Does this mean Trump’s every tweet is not followed in the small towns and rural regions where he has attracted so many voters? It’s impossible to say, because tweets are not geocoded. It is, however, possible to doubt Trump’s claim of having twenty million Twitter followers. Indeed, techies frequently comment that an unknown proportion of those followers are not voters but bots—fabricated digital robots. But this is where Sylvester comes in. Most Americans do not follow Trump on Twitter. Instead, his every tweet gets multiplied, amplified, and magnified by all the other media, from TV to talk radio, newspapers to news portals.

It is possible that Trump will spend the next four years hijacking every news cycle with a flamboyant tweet whose sole purpose is to rivet attention on his yellow-feathered self. But it is also possible that the public will tire of this, and the media, seeing their ratings slip along with Trump’s poll numbers, will decide to rebuild the audience by going on the attack.
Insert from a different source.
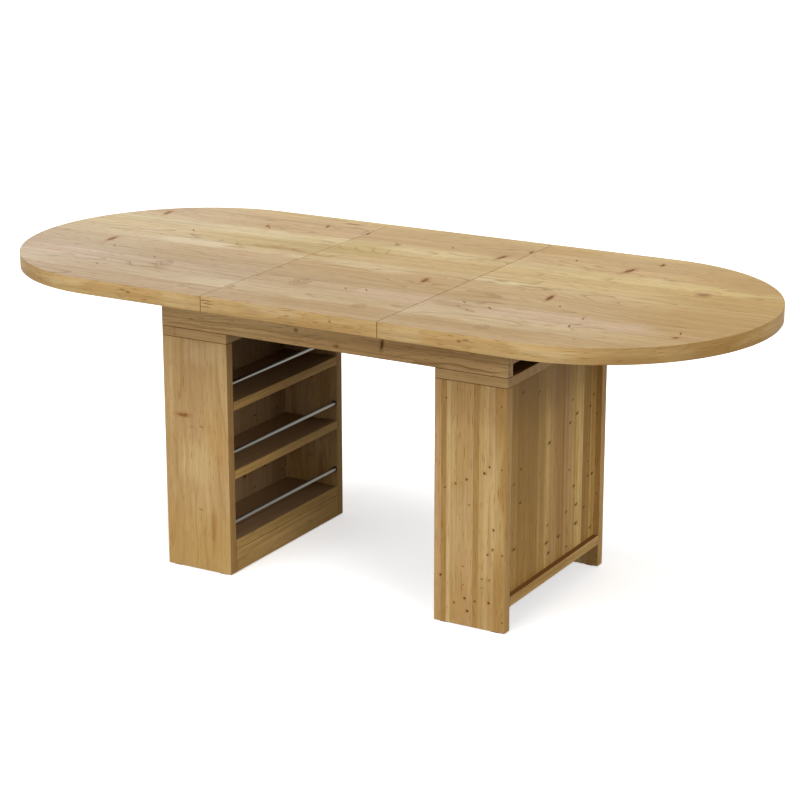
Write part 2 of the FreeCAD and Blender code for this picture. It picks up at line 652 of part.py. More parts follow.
def make_shoes(side):
    """Plastic glide shoes around both ends of each runner's foot."""
    low_line = runner_line(side, "front")
    body = new_body(f"{side}_runner_shoes",
                    (runner_start(side), f"({low_line} - {SHOE_WIDTH} / 2)",
                     f"({TRACK_BOTTOM} + track_floor + shoe_play)"))
    section = new_sketch(body, "YZ")
    foot_low = "(foot_clearance - shoe_play)"
    foot_high = f"({foot_low} + foot_height)"
    for start in ("0", f"({runner_line(side, 'rear')} - {low_line})"):
        centre = f"({start} + {SHOE_WIDTH} / 2)"
        right = f"({start} + {SHOE_WIDTH})"
        outline(section, [
            (start, "0"), (right, "0"), (right, SHOE_HEIGHT),
            (f"({centre} + neck_width / 2)", SHOE_HEIGHT),
            (f"({centre} + neck_width / 2)", foot_high),
            (f"({centre} + foot_width / 2)", foot_high),
            (f"({centre} + foot_width / 2)", foot_low),
            (f"({centre} - foot_width / 2)", foot_low),
            (f"({centre} - foot_width / 2)", foot_high),
            (f"({centre} - neck_width / 2)", foot_high),
            (f"({centre} - neck_width / 2)", SHOE_HEIGHT), (start, SHOE_HEIGHT)])
    first = pad(body, section, "shoe_length")
    repeat = body.newObject("PartDesign::LinearPattern", f"{side}_shoe_pattern")
    repeat.Originals = [first]
    repeat.Direction = (next(f for f in body.Origin.OriginFeatures if f.Role == "X_Axis"), [""])
    repeat.Occurrences = 2
    bind(repeat, "Length", f"{RUNNER_LENGTH} - shoe_length")
    body.Tip = repeat


for row in ROWS:
    make_track(row)
make_end_caps()
for side in SIDES:
    for row in ROWS:
        make_runner(side, row)
    make_shoes(side)


# --------------------------------------------------------------------- the top
def box(label, corner, size):
    solid = doc.addObject("Part::Box", label)
    for prop, text in zip(("Length", "Width", "Height"), size):
        bind(solid, prop, text)
    place(solid, corner)
    return solid


def cut(label, base, tool):
    result = doc.addObject("Part::Cut", label)
    result.Base = base
    result.Tool = tool
    result.Refine = True
    return result


def joined(kind, label, shapes):
    result = doc.addObject("Part::" + kind, label)
    result.Shapes = shapes
    result.Refine = True
    return result


def keep(label, solid):
    solid.Label = label
    kept.append(solid)


def oval_disc(label, sign, inset):
    """Elliptical disc at one end of the table, smaller by an inset all around."""
    across_reach = f"(table_width / 2 - {inset})"
    along_reach = f"(end_reach - {inset})"
    oval = doc.addObject("Part::Ellipse", label + "_oval")
    bind(oval, "MajorRadius", f"max({along_reach}; {across_reach})")
    bind(oval, "MinorRadius", f"min({along_reach}; {across_reach})")
    bind(oval, "Placement.Rotation.Angle", f"{along_reach} > {across_reach} ? 0 : 90")
    place(oval, (f"{sign} * {STRAIGHT_END}", "0", UNDERSIDE))
    disc = doc.addObject("Part::Extrusion", label + "_disc")
    disc.Base = oval
    disc.DirMode = "Custom"
    disc.Dir = FreeCAD.Vector(0, 0, 1)
    disc.Solid = True
    bind(disc, "LengthFwd", "top_thickness")
    return disc


def half_oval(label, sign, inset):
    """Half of the top: straight from the seam, then a half ellipse."""
    width = f"(table_width - 2 * {inset})"
    start = {"-1": f"-1 * {STRAIGHT_END}", "1": SEAM}[sign]
    straight = box(label + "_straight", (start, f"-{width} / 2", UNDERSIDE),
                   (f"{STRAIGHT_END} - {SEAM}", width, "top_thickness"))
    whole = joined("MultiFuse", label + "_whole", [straight, oval_disc(label, sign, inset)])
    outer_start = {"-1": "-table_length / 2", "1": SEAM}[sign]
    this_side = box(label + "_side", (outer_start, "-table_width / 2", UNDERSIDE),
                    (f"table_length / 2 - {SEAM}", "table_width", "top_thickness"))
    return joined("MultiCommon", label + "_half", [whole, this_side])


def on_outline(point):
    """Whether a point lies on the table's outline, seen from above."""
    straight = number(STRAIGHT_END)
    half_width = number("table_width") / 2
    past = max(abs(point.x) - straight, 0) / number("end_reach")
    return abs((past ** 2 + (point.y / half_width) ** 2) ** 0.5 - 1) < 1e-4


def along_outline(edge):
    """Whether an edge follows the table's outline, on the upper or the lower face."""
    middle = edge.valueAt((edge.FirstParameter + edge.LastParameter) / 2)
    upright = abs(edge.tangentAt(edge.FirstParameter).z) > 0.5
    points = [vertex.Point for vertex in edge.Vertexes] + [middle]
    return not upright and all(on_outline(point) for point in points)


def bevel_rim(label, solid):
    """Bevel the edges of a lipping that run along the table's outline."""
    doc.recompute()
    size = number("edging_bevel")
    bevelled = doc.addObject("Part::Chamfer", label)
    bevelled.Base = solid
    bevelled.Edges = [(index, size, size) for index, edge in enumerate(solid.Shape.Edges, start=1)
                      if along_outline(edge)]
    return bevelled


def make_half(side, sign):
    keep(f"{side}_top_panel", half_oval(f"{side}_core", sign, "edging_thickness"))
    lipping = cut(f"{side}_lipping", half_oval(f"{side}_outer", sign, "0"),
                  half_oval(f"{side}_inner", sign, "edging_thickness"))
    keep(f"{side}_top_edging", bevel_rim(f"{side}_bevelled_lipping", lipping))


def make_leaf():
    """Loose leaf: a plain panel with a lipping along its front and rear edges."""
    core = "(table_width - 2 * edging_thickness)"
    body = new_body("leaf_panel", ("-leaf_width / 2", f"-{core} / 2", UNDERSIDE))
    plan = new_sketch(body, "XY")
    rectangle(plan, ("0", "0"), ("leaf_width", core))
    pad(body, plan, "top_thickness")
    for row, start in (("front", "-table_width / 2"),
                       ("rear", "table_width / 2 - edging_thickness")):
        strip = box(f"leaf_{row}_strip", ("-leaf_width / 2", start, UNDERSIDE),
                    ("leaf_width", "edging_thickness", "top_thickness"))
        keep(f"leaf_{row}_edging", bevel_rim(f"leaf_{row}_bevelled", strip))


make_half("left", "-1")
make_half("right", "1")
make_leaf()


# ------------------------------------------------------------------ leaf locks
LOCK_YS = ("0", f"(2 * {LOCK_LINE})")


def make_lock_plates(side):
    """Two steel plates under a half, each with the rivet that its lever turns on."""
    sign = "-1" if side == "left" else "1"
    low_x = f"({sign} * ({SEAM} + lock_reach) - lock_plate_length / 2)"
    low_y = f"(-1 * {LOCK_LINE} - lock_plate_width / 2)"
    body = new_body(f"{side}_lock_plates", (low_x, low_y, PLATE_BOTTOM))
    plan = new_sketch(body, "XY")
    for y in LOCK_YS:
        rectangle(plan, ("0", y), ("lock_plate_length", "lock_plate_width"))
    pad(body, plan, "lock_plate_thickness")
    centres = [("(lock_plate_length / 2)", f"(lock_plate_width / 2 + {y})") for y in LOCK_YS]
    stud(body, "XY", f"-1 * {RIVET_LENGTH}", centres, "pivot_diameter", RIVET_LENGTH)
    stud(body, "XY", f"-1 * {RIVET_LENGTH} - rivet_head_thickness", centres,
         "rivet_head_diameter", "rivet_head_thickness")


def make_catches():
    """Four catch plates under the leaf, and the plain pins that stand in them."""
    half = "(leaf_width / 2 - catch_reach)"
    low_x = f"(-1 * {half} - catch_plate_size / 2)"
    low_y = f"(-1 * {LOCK_LINE} - catch_plate_size / 2)"
    spots = [(x, y) for x in ("0", f"(2 * {half})") for y in LOCK_YS]
    plates = new_body("leaf_catch_plates", (low_x, low_y, PLATE_BOTTOM))
    plan = new_sketch(plates, "XY")
    for spot in spots:
        rectangle(plan, spot, ("catch_plate_size", "catch_plate_size"))
    pad(plates, plan, "lock_plate_thickness")
    pins = new_body("leaf_catch_pins", (low_x, low_y, PLATE_BOTTOM))
    centres = [(f"(catch_plate_size / 2 + {x})", f"(catch_plate_size / 2 + {y})")
               for x, y in spots]
    length = f"({RIVET_LENGTH} + rivet_head_thickness)"
    stud(pins, "XY", f"-1 * {length}", centres, "catch_pin_diameter", length)


def hook_outline():
    """Lever seen from above: places along it from its thumb end, and across it from
    the mouth of its slot.  The pin swings in on an arc about the pivot, so the slot's
    inner wall slants away from it towards the mouth."""
    def along(reach):
        return f"(thumb_reach + {reach})"

    def aside(distance):
        return f"(hook_mouth + {distance})"

    mouth = f"sqrt({SLOT_INNER} ^ 2 - hook_mouth ^ 2)"
    arm_end = f"({SLOT_INNER} - hook_wall)"
    nose = "(hook_wall / 2)"
    return [("0", aside("-lever_width / 2")),
            (along(arm_end), aside("-lever_width / 2")),
            (along(f"{SLOT_INNER} - {nose}"), "0"),
            (along(mouth), "0"),
            (along(SLOT_INNER), "hook_mouth"),
            (along(SLOT_INNER), aside(SLOT_HALF)),
            (along(SLOT_OUTER), aside(SLOT_HALF)),
            (along(SLOT_OUTER), "0"),
            (along(f"{LEVER_REACH} - {nose}"), "0"),
            (along(LEVER_REACH), nose),
            (along(LEVER_REACH), aside(f"{HOOK_BACK} - {nose}")),
            (along(f"{LEVER_REACH} - {nose}"), aside(HOOK_BACK)),
            (along(SLOT_INNER), aside(HOOK_BACK)),
            (along(arm_end), aside("lever_width / 2")),
            ("0", aside("lever_width / 2"))]


def make_lever(side, row):
    """Lock lever: a hub, an arm to a slotted hook, and a turned-down thumb tab.

    It lies along the seam, unlatched, with its hook towards the middle of the table
    and its slot open towards the leaf.
    """
    length = f"(thumb_reach + {LEVER_REACH})"
    span = f"(hook_mouth + {HOOK_BACK})"

    def spot(point):
        along, aside = point
        x = aside if side == "right" else ("0" if aside == span else f"({span} - {aside})")
        y = along if row == "front" else f"({length} - {along})"
        return x, y

    low_x = {"left": f"(-1 * {SEAM} - lock_reach - {HOOK_BACK})",
             "right": f"({SEAM} + lock_reach - hook_mouth)"}[side]
    low_y = {"front": f"(-1 * {LOCK_LINE} - thumb_reach)",
             "rear": f"({LOCK_LINE} - {LEVER_REACH})"}[row]
    body = new_body(f"{side}_{row}_lock_lever", (low_x, low_y, LEVER_BOTTOM))
    plan = new_sketch(body, "XY")
    outline(plan, [spot(point) for point in hook_outline()])
    pad(body, plan, "lever_thickness")
    pivot = spot(("thumb_reach", "hook_mouth"))
    stud(body, "XY", "0", [pivot], "hub_diameter", "lever_thickness")
    bore(body, "XY", "0", [pivot], "(pivot_diameter + 2 * pivot_play)", "lever_thickness")
    thumb = new_sketch(body, "XY", "-1 * thumb_drop")
    low_side, high_side = "(hook_mouth - lever_width / 2)", "(hook_mouth + lever_width / 2)"
    outline(thumb, [spot(point) for point in (
        ("0", low_side), ("lever_thickness", low_side),
        ("lever_thickness", high_side), ("0", high_side))])
    pad(body, thumb, "thumb_drop")


for side in SIDES:
    make_lock_plates(side)
    for row in ROWS:
        make_lever(side, row)
make_catches()


# ------------------------------------------------------------- check and export
doc.recompute()
for thing in doc.Objects:
    if "Invalid" in thing.State or "Error" in thing.State:
        raise RuntimeError(f"{thing.Label}: {thing.State}")
for feature, before in cuts:
    if not feature.Shape.Volume < before.Shape.Volume - 0.01:
        raise RuntimeError(f"{feature.Label} removes nothing")
os.makedirs("parts", exist_ok=True)
for thing in kept:
    shape = thing.Shape
    if shape.isNull() or not shape.isValid() or not shape.Solids:
        raise RuntimeError(f"{thing.Label} has no valid solid")
    shape.exportStep(f"parts/{thing.Label}.step")
print(len(kept), "pieces written")
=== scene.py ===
"""Looks of the extending table: woods, metals, small fittings and the studio."""
import math
from collections import namedtuple

import bmesh
import bpy
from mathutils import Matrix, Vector


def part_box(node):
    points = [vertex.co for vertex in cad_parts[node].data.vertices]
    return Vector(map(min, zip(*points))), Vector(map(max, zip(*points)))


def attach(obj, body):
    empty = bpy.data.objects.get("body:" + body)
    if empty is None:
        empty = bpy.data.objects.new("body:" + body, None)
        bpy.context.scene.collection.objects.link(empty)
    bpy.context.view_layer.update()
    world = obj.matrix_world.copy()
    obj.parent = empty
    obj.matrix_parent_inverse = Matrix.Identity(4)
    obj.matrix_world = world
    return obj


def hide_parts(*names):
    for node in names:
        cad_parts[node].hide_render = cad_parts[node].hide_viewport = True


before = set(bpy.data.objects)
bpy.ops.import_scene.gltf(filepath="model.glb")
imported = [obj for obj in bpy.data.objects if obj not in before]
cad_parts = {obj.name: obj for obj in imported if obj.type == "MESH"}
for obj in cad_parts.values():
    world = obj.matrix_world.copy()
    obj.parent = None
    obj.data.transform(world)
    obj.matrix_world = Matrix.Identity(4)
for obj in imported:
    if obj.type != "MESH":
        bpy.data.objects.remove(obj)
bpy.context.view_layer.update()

# ============================================================ upright panels
# Four solid softwood uprights carry the table.  The left cabinet's pair are wide
# boards with a quiet grain; the right cabinet's pair are glued up from narrow staves
# full of pin knots.  All are planed, sanded and satin lacquered, with upright grain.

MM = 0.001
ORIGIN = (0.0, 0.0, 0.0)


class Wire:
    """A value on its way between two nodes.  It takes part in sums as a number does."""

    def __init__(self, socket):
        self.socket, self.tree = socket, socket.id_data

    def __add__(self, other):
        return reckon("ADD", self, other)

    def __sub__(self, other):
        return reckon("SUBTRACT", self, other)

    def __rsub__(self, other):
        return reckon("SUBTRACT", other, self)

    def __mul__(self, other):
        return reckon("MULTIPLY", self, other)

    def __truediv__(self, other):
        return reckon("DIVIDE", self, other)

    def __pow__(self, other):
        return reckon("POWER", self, other)

    def __abs__(self):
        return reckon("ABSOLUTE", self)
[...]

This is when things could get dangerous, because, as the saying goes, there’s more than one way to skin a cat.

Among the voices lamenting Trump’s power over the media, some of the loudest warn of a totalitarian takeover, followed by a sudden switch to state propaganda and repression of uncooperative journalists. But the real dangers are subtler.

First, a “disruptive” change in media ownership, with the President buying one or two major companies and his offspring and their spouses buying controlling shares in several others. Second, a few “tweaks” in editorial policy, cutting “divisive” political coverage and “boring” investigative pieces and adding more “fun” coverage of sports, entertainment, and the fabulous First Family. Third, a “cutting-edge” model of journalism, in which the latest technology is used not only to inform the American people but also to keep track of what they’re saying and doing (for their own good, of course).

This is how Tweety would eat Sylvester—in small bites, not so different from the way rich, powerful “leaders” have been scarfing down the media in other countries around the world. Watching this happen would be funny in Toontown. But in America, it wouldn’t be.